A portion of the Arab world does recognize the same general Islamic sect as that followed in Iran. The Shia are most prevalent in Iraq, but those religious ties have only rarely overcome ethnicity as evidenced by the Iran Iraq war. The chart below shows Shia distribution in the Middle East. I should also add that there are several Shia sects.
Agreed but they ALL want to wipe Israel of the map regardless of their differences. (The enemy of my enemy is my friend) and when it comes down to Islam we are all their enemy. We are just used and tolerated until we are not.
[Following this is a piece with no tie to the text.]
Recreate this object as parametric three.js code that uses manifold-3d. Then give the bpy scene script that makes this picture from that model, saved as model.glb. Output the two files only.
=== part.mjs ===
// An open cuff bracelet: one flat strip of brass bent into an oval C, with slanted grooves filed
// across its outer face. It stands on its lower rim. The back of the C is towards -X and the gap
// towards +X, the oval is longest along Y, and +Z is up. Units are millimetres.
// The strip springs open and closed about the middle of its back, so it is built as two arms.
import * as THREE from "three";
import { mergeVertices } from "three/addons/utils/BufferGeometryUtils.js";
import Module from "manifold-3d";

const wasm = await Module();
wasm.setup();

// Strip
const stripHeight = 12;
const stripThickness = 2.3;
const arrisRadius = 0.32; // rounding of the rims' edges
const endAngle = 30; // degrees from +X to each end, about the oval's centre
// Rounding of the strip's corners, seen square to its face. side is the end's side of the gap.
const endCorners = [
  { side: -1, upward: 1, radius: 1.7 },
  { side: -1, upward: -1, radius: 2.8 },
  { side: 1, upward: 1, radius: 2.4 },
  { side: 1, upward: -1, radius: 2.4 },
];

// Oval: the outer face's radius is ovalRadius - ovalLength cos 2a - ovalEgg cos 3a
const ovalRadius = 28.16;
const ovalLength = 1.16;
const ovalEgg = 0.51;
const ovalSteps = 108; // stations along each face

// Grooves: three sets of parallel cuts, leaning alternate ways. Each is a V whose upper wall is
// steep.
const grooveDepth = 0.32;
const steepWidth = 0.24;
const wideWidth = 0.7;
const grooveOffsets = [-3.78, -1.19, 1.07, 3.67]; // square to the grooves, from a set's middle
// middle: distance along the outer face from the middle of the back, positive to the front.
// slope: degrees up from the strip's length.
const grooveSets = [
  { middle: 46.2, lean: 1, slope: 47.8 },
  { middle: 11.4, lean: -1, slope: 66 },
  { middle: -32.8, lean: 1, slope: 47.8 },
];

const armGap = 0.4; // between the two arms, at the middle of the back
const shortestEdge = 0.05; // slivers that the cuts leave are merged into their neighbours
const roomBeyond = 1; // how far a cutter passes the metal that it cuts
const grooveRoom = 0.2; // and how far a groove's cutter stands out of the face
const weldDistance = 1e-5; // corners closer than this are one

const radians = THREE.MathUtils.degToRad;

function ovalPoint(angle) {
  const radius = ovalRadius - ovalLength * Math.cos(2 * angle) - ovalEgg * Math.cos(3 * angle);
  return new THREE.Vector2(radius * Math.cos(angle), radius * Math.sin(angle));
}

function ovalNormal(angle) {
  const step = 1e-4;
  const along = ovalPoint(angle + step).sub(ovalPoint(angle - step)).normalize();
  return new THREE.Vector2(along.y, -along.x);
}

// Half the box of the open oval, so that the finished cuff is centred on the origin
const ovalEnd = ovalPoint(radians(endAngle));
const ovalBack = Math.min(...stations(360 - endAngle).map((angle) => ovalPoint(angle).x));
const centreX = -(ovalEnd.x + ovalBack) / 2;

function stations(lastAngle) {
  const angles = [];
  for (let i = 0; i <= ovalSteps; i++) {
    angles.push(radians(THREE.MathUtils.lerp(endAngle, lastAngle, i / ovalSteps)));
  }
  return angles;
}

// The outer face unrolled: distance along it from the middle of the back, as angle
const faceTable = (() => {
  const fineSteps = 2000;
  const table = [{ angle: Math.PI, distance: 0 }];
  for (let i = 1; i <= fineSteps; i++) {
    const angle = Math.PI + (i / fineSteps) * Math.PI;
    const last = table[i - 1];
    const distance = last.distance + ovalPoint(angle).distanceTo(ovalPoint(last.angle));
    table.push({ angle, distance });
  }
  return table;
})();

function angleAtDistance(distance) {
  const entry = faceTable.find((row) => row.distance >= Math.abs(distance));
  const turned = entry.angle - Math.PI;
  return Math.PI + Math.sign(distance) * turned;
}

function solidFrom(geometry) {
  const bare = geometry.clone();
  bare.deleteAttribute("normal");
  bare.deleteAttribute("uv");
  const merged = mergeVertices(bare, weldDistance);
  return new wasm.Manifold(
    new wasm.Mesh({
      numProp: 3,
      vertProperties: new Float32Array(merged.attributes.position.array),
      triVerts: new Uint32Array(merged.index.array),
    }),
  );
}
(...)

If I had to guess, the NSC/CENTCOM strategy is to offer Iran the option of dialing back its support of HAMAS and, of course attacks on US facilities, or risk significant long term damage to the Shia proxy network it has been nurturing since the US incursion into Iraq. Will it work? Who knows. But it would seem a more logical option than marching on Tehran.
Nobody is advocating marching on Tehran.
I do find it curious that some of the most vocal voices for direct military action against Iran are the same ones loudest in their condemnation of those evil NEOCONS or demanding clear strategies and unequivocal timelines of our support to Ukraine. :unsure:
I'm not one of them.
Hope my comments are visible or I've just wasted 20 mins of typing.
 
The MOAB is not a bunker buster type of weapon, and would cause little to no underground damage on an Iranian nuclear facility buried deep underground and sheathed in a thick layer of reinforced concrete.
Taking it to Iran would be a "Statement bombing".